Essen.

Am Sonntag, um 22 Uhr, stapfen Gummistiefel über den sorgfältig geharkten Kies vor dem Herrenhaus. Ein schwarzer Handschuh teilt die adrett gestutzten Rosen vor dem Fenster mit den Butzenscheiben, dann fällt ein Schuss -- und wir kuscheln uns gemütlich zusammen auf dem Sofa im Fernsehzimmer, denn wir wissen: Er wird es richten, der gute Mensch von Causton, Beschützer von Badger’s Drift und Herrscher über die Grafschaft Midsomer. Er wird den Übeltäter mit den schwarzen Handschuhen überführen, in exakt 90 Minuten, die anderen drei Todesfälle, die sich gewöhnlich zum blutigen Auftakt dazu gesellen, natürlich auch, und er wird dabei nicht ins Schwitzen kommen. Denn er ist Barnaby. Inspektor Barnaby.

Er ist schon sehr englisch, dieser Inspektor. Man ist nie sicher, ob der Pilcher-Film, der oft vor diesem Krimi läuft, diesmal Überlänge hat. John Nettles, der den Inspektor spielt, siedelt den Erfolg einer Serie mit 80 Folgen, die in rund 200 Ländern verkauft wurde, genau hier an: „Das ist eben das klassische Wer-hat-es-getan-Muster, dem schon Agatha Christie oder Conan Doyle folgten. Und wir feiern natürlich auch ein wenig das Klischee vom englischen Dorfleben. Alle Welt glaubt ja sowieso, dass die reizende alte Dame mit den silbernen Haaren, Stütze des Kirchenchors, in Wahrheit eine gemeingefährliche Messermörderin ist.“

Bei so vielen Toten müsste Midsomer längst entvölkert sein

So ist es. Und deshalb wundert sich der Barnaby-Fan eben nicht über die zuweilen etwas konstruierten Fälle, zählt auch nicht mehr zusammen, dass das liebliche Midsomer bei durchschnittlich vier Toten pro Sendung längst entvölkert sein müsste, sondern delektiert sich am Porträt eines Landlebens, das „vielleicht so nie existiert hat“, wie John Nettles im Interview mit uns zugibt.

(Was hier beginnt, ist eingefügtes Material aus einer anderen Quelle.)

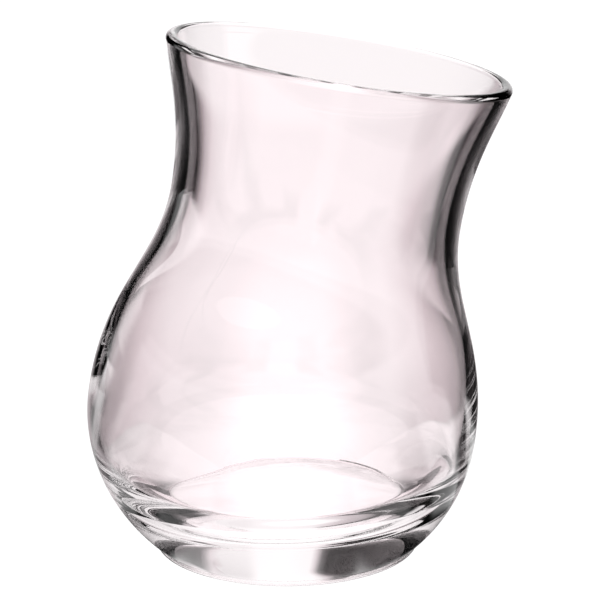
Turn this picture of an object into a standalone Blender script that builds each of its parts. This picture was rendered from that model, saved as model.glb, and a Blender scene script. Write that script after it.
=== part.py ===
"""An empty tea glass with a round belly, a pinched waist and a flared lip.

The whole glass leans to one side and stands on a level foot that is cut slantwise
through its round bottom. The cavity follows the leaning wall, and turns level at
its floor. Units are metres, +Z is up and the origin is the middle of the foot.
"""

import math

import bmesh
import bpy
from mathutils import Matrix, Vector

# The lean, and the axis that the outside is turned on
LEAN = math.radians(9.0)
AXIS_FOOT_X = -0.0043
AXIS_LENGTH = 0.0826

# Radii of the outside and their heights along the axis, from the table
BELLY_RADIUS = 0.0323
BELLY_HEIGHT = 0.0221
BOTTOM_DEPTH = 0.0289
WAIST_RADIUS = 0.0237
WAIST_HEIGHT = 0.0586
LIP_RADIUS = 0.0280

# How far the curve keeps its direction at the belly, the waist and the lip
BELLY_PULL = 0.0175
WAIST_PULL_DOWN = 0.0135
WAIST_PULL_UP = 0.0100
LIP_PULL = 0.0066
LIP_FLARE = math.radians(14.4)

# The wall: a round lip, the waist, the belly and the thick bottom
LIP_ROUNDING = 0.00095
WAIST_WALL = 0.0022
BELLY_WALL = 0.0021
CAVITY_BELLY_HEIGHT = 0.0240
CAVITY_FLOOR = 0.0080
CAVITY_SQUARENESS = 3.2
CAVITY_FLOOR_DISC = 0.0085
CAVITY_LEANS_FULLY_AT = 0.0260

# Where the lip's rounding stops, so that its crest is a narrow land
LAND_ANGLE = math.radians(84.0)
CUT_BEYOND = 0.0030
FOOT_CUTTER = (0.100, 0.100, 0.020)

SIDES = 64
LIP_STEPS = 5
FLARE_STEPS = 6
SHOULDER_STEPS = 9
BOTTOM_STEPS = 9
CORNER_STEPS = 8
LEAN_STEPS = 40
MERGE_DISTANCE = 0.00001

GLASS_COLOUR = (0.93, 0.90, 0.91, 1.0)
GLASS_ROUGHNESS = 0.02
GLASS_IOR = 1.5


def clear_scene():
    for obj in list(bpy.data.objects):
        bpy.data.objects.remove(obj, do_unlink=True)


def new_collection(name):
    collection = bpy.data.collections.new(name)
    bpy.context.scene.collection.children.link(collection)
    return collection


def glass_material():
    material = bpy.data.materials.new("glass")
    material.use_nodes = True
    shader = material.node_tree.nodes["Principled BSDF"]
    shader.inputs["Base Color"].default_value = GLASS_COLOUR
    shader.inputs["Roughness"].default_value = GLASS_ROUGHNESS
    shader.inputs["IOR"].default_value = GLASS_IOR
    shader.inputs["Transmission Weight"].default_value = 1.0
    return material


def arc(centre, radius, start, end, steps):
    """Points (radius, height) on a round, with both ends."""
    points = []
    for step in range(steps + 1):
        angle = start + (end - start) * step / steps
        points.append(centre + radius * Vector((math.cos(angle), math.sin(angle))))
    return points


def bezier(start, pull_start, pull_end, end, steps):
    """Points on a cubic curve after its start."""
    points = []
    for step in range(1, steps + 1):
        t = step / steps
        u = 1 - t
        points.append(
            u**3 * start + 3 * u * u * t * pull_start + 3 * u * t * t * pull_end + t**3 * end
        )
    return points


def side(lip_end, waist_radius, belly_radius, belly_height):
    """Points down one side of the wall, from the end of the lip's round to the belly."""
    along_lip = LIP_PULL * Vector((math.sin(LIP_FLARE), math.cos(LIP_FLARE)))
    waist = Vector((waist_radius, WAIST_HEIGHT))
    belly = Vector((belly_radius, belly_height))
    flare = bezier(
        lip_end,
        lip_end - along_lip,
        waist + Vector((0, WAIST_PULL_UP)),
        waist,
        FLARE_STEPS,
    )
    shoulder = bezier(
        waist,
        waist - Vector((0, WAIST_PULL_DOWN)),
        belly + Vector((0, BELLY_PULL)),
        belly,
        SHOULDER_STEPS,
    )
    return flare + shoulder


def lip_centre():
    return Vector((LIP_RADIUS - LIP_ROUNDING, AXIS_LENGTH - LIP_ROUNDING))


def outer_profile():
    """The outside from the middle of the top, over the lip and down to the lowest point."""
    lip = arc(lip_centre(), LIP_ROUNDING, LAND_ANGLE, -LIP_FLARE, LIP_STEPS)
    wall = side(lip[-1], WAIST_RADIUS, BELLY_RADIUS, BELLY_HEIGHT)
    bottom = []
    for step in range(1, BOTTOM_STEPS):
        angle = math.pi / 2 * step / BOTTOM_STEPS
        radius = BELLY_RADIUS * math.cos(angle)
        bottom.append(Vector((radius, BELLY_HEIGHT - BOTTOM_DEPTH * math.sin(angle))))
    crown = Vector((0, lip[0].y))
    pole = Vector((0, BELLY_HEIGHT - BOTTOM_DEPTH))
    return [crown] + lip + wall + bottom + [pole]


def cavity_profile():
    """The inside from the lip down to the rim of the floor's flat middle."""
    inner_start = math.pi - LAND_ANGLE
    lip = arc(lip_centre(), LIP_ROUNDING, inner_start, math.pi - LIP_FLARE, LIP_STEPS)
    belly_radius = BELLY_RADIUS - BELLY_WALL
    wall = side(lip[-1], WAIST_RADIUS - WAIST_WALL, belly_radius, CAVITY_BELLY_HEIGHT)
    depth = CAVITY_BELLY_HEIGHT - CAVITY_FLOOR
    power = 2 / CAVITY_SQUARENESS
    last_angle = math.acos((CAVITY_FLOOR_DISC / belly_radius) ** (1 / power))
    corner = []
    for step in range(1, CORNER_STEPS + 1):
        angle = last_angle * step / CORNER_STEPS
        radius = belly_radius * math.cos(angle) ** power
        corner.append(Vector((radius, CAVITY_BELLY_HEIGHT - depth * math.sin(angle) ** power)))
    above = Vector((lip[0].x, AXIS_LENGTH + CUT_BEYOND))
    return [above] + lip + wall + corner


def cavity_lean(height):
    """The cavity's lean at a height: none at the floor, all of it from part way up."""
    t = (height - CAVITY_FLOOR) / (CAVITY_LEANS_FULLY_AT - CAVITY_FLOOR)
    t = min(1.0, max(0.0, t))
    return LEAN * t * t * (3 - 2 * t)


def along(angle):
    return Vector((math.sin(angle), 0, math.cos(angle)))


def cavity_centre(height):
    """The middle of the cavity at a height, on an axis that bends upright at the floor."""
    start = max(height, CAVITY_LEANS_FULLY_AT)
    centre = Vector((AXIS_FOOT_X, 0, 0)) + start * along(LEAN)
    if height >= start:
        return centre
    step = (start - height) / LEAN_STEPS
    for index in range(LEAN_STEPS):
        centre -= step * along(cavity_lean(start - (index + 0.5) * step))
    return centre


def add_mesh(name, mesh, collection):
    obj = bpy.data.objects.new(name, mesh)
    collection.objects.link(obj)
    return obj


def turned_body(name, collection, material):
    """The solid glass before it is hollowed, turned on the leaning axis."""
    profile = outer_profile()
    mesh = bpy.data.meshes.new(name)
    edges = [(index, index + 1) for index in range(len(profile) - 1)]
    mesh.from_pydata([(point.x, 0, point.y) for point in profile], edges, [])
    mesh.materials.append(material)
    obj = add_mesh(name, mesh, collection)
    obj.location = (AXIS_FOOT_X, 0, 0)
    obj.rotation_euler = (0, LEAN, 0)
    screw = obj.modifiers.new("turn", "SCREW")
    screw.axis = "Z"
    screw.angle = 2 * math.pi
    screw.steps = SIDES
    screw.render_steps = SIDES
    screw.use_merge_vertices = True
    screw.merge_threshold = MERGE_DISTANCE
    screw.use_smooth_shade = True
    return obj


def cavity_cutter(collection):
    """The hollow, lofted through rings that lean less and less towards the floor."""
    bm = bmesh.new()
    rings = []
    profile = cavity_profile()
    for index, point in enumerate(profile):
        lean = Matrix.Rotation(cavity_lean(point.y), 4, "Y")
        place = Matrix.Translation(cavity_centre(point.y)) @ lean
        is_end = index in (0, len(profile) - 1)
        ring = bmesh.ops.create_circle(
            bm, segments=SIDES, radius=point.x, matrix=place, cap_ends=is_end
        )
        rings.append({edge for vert in ring["verts"] for edge in vert.link_edges})
    for upper, lower in zip(rings, rings[1:]):
        bmesh.ops.bridge_loops(bm, edges=list(upper | lower))
    bmesh.ops.recalc_face_normals(bm, faces=bm.faces)
    mesh = bpy.data.meshes.new("cavity")
    bm.to_mesh(mesh)
    bm.free()
    mesh.shade_smooth()
    return add_mesh("cavity", mesh, collection)


def foot_cutter(collection):
    """A block below the table, which leaves the foot level."""
    bm = bmesh.new()
    bmesh.ops.create_cube(bm, size=1.0, matrix=Matrix.Diagonal((*FOOT_CUTTER, 1)))
    bmesh.ops.translate(bm, verts=bm.verts, vec=(0, 0, -FOOT_CUTTER[2] / 2))
    mesh = bpy.data.meshes.new("below_foot")
    bm.to_mesh(mesh)
    bm.free()
    return add_mesh("below_foot", mesh, collection)


def cut(obj, cutter):
    cutter.hide_render = True
    cutter.display_type = "WIRE"
    boolean = obj.modifiers.new("cut_" + cutter.name, "BOOLEAN")
    boolean.operation = "DIFFERENCE"
    boolean.solver = "EXACT"
    boolean.object = cutter


def main():
    clear_scene()
    parts = new_collection("leaning_tea_glass")
    cutters = new_collection("cutters")
    glass = turned_body("glass", parts, glass_material())
    cut(glass, cavity_cutter(cutters))
    cut(glass, foot_cutter(cutters))


main()
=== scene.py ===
# %% [markdown]
# # A leaning tea glass
# The object is one piece of clear glass: a round belly, a pinched waist and a flared
# lip, leaning nine degrees on a level foot. Clear glass shows no surface of its own.
# What we see are the places around it that its walls bend into view, so this lesson
# spends as much care on the wall's thickness and on the lit room as on the outline.

# %% Load the measured part
import math

import bmesh
import bpy
from mathutils import Matrix, Vector


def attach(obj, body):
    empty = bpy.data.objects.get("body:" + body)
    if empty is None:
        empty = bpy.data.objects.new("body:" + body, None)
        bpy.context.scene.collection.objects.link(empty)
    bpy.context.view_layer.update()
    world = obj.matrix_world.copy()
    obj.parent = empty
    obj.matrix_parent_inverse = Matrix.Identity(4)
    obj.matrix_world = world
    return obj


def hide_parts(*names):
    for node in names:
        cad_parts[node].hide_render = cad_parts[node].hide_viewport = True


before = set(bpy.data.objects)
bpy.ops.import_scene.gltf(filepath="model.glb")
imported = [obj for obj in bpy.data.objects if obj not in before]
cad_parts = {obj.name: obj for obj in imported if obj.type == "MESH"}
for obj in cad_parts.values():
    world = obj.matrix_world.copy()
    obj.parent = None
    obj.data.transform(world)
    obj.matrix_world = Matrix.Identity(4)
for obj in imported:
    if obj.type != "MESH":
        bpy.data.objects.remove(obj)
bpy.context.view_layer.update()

# %% [markdown]
# ## The sizes that drive the shape
# A glass like this is blown into a leaning mould, so nearly all of it is a turned
# shape. A few radii, and their heights along the leaning axis, give the whole outside.
# They are the same sizes as in the solid part, so the fine surface lies where it does.

# %% Driving sizes, in metres
LEAN = math.radians(9.0)
AXIS_FOOT = Vector((-0.0043, 0, 0))
AXIS_LENGTH = 0.0826
BELLY_RADIUS, BELLY_HEIGHT = 0.0323, 0.0221
WAIST_RADIUS, WAIST_HEIGHT = 0.0237, 0.0586
LIP_RADIUS = 0.0280
BOTTOM_DEPTH = 0.0289

BELLY_PULL, LIP_PULL = 0.0175, 0.0066
WAIST_PULL_DOWN, WAIST_PULL_UP = 0.0135, 0.0100
LIP_FLARE = math.radians(14.4)

LIP_ROUNDING = 0.00095
WAIST_WALL, BELLY_WALL = 0.0022, 0.0021
CAVITY_BELLY_HEIGHT, CAVITY_FLOOR = 0.0240, 0.0080
CAVITY_SQUARENESS = 3.2
CAVITY_LEANS_FULLY_AT = 0.0260

SIDES = 192
LIP_STEPS, FLARE_STEPS, SHOULDER_STEPS = 22, 24, 36
FOOT_ROUNDING, FOOT_ROUNDING_STEPS = 0.0007, 6
MERGE_DISTANCE = 0.000002

# %% [markdown]
# ## Drawing one side of the wall
# We draw the wall in two dimensions, as radius and height. A round gives the lip, and
# cubic curves give the long sweeps, because a cubic curve leaves each end in the
# direction that we choose: upright at the waist and the belly, flared at the lip.

# %% Rounds and sweeps
def arc(centre, radius, start, end, steps):
    angles = [start + (end - start) * step / steps for step in range(steps + 1)]
    return [centre + radius * Vector((math.cos(a), math.sin(a))) for a in angles]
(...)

Hier gibt es sie aber noch, die Familie als starke Keimzelle, die intakte Dorfgemeinschaft -- und die strenge Autorität, die dafür sorgt, dass alles Unrecht garantiert bestraft wird.

John Nettles verkörpert ihn ganz wunderbar, den „Country Gent“, der sich mit einem Stirnrunzeln Respekt verschafft. Das Erfolgsrezept? „Es ist Barnabys Normalität, und seine Kontinuität. Er hat einen schrecklichen Kleidergeschmack, lebt in einem fürchterlichen Haus und fährt den langweiligsten Wagen der Welt -- aber er ist glücklich verheiratet und überhaupt nicht disfunktional. Außerdem: Er ist einer der wenigen normalen Menschen im Dorf.“

Nach 13 Staffeln ist Schluss - aber doch nicht so ganz

So geruhsam geht es zu in der Grafschaft Midsomer, trotz der zahllosen Bluttaten, die natürlich nie so richtig blutig daherkommen, dass man hofft, dass sie nie zu Ende geht, die Geschichte des Inspektor Barnaby. Deshalb müssen wir Fans jetzt ganz stark sein. Denn: Bald ist Schluss. „Nach 13 Staffeln dachte ich, jetzt ist die richtige Zeit, noch mal was anderes auszuprobieren.“ Doch die Serie läuft weiter, wie genau, ist noch ein Geheimnis. Nettles glaubt, dass Midsomer auch ohne ihn funktionieren wird.

Wie er sich verabschieden wird nach Folge 80, die bei uns wahrscheinlich erst in ein paar Jahren ausgestrahlt wird? „Sehr nobel. Eine Beisetzung in der Westminster Abbey mit allen militärischen Ehren! Aber im Ernst: Der gute alte Barnaby wird wahrscheinlich einfach in Pension gehen, wie es Polizeibeamte eben tun. Aber ein wenig Zeit bleibt ja noch bis zur letzten Folge, und vielleicht ändern wir das noch einmal.“ Wie auch immer: Wir werden ihn vermissen.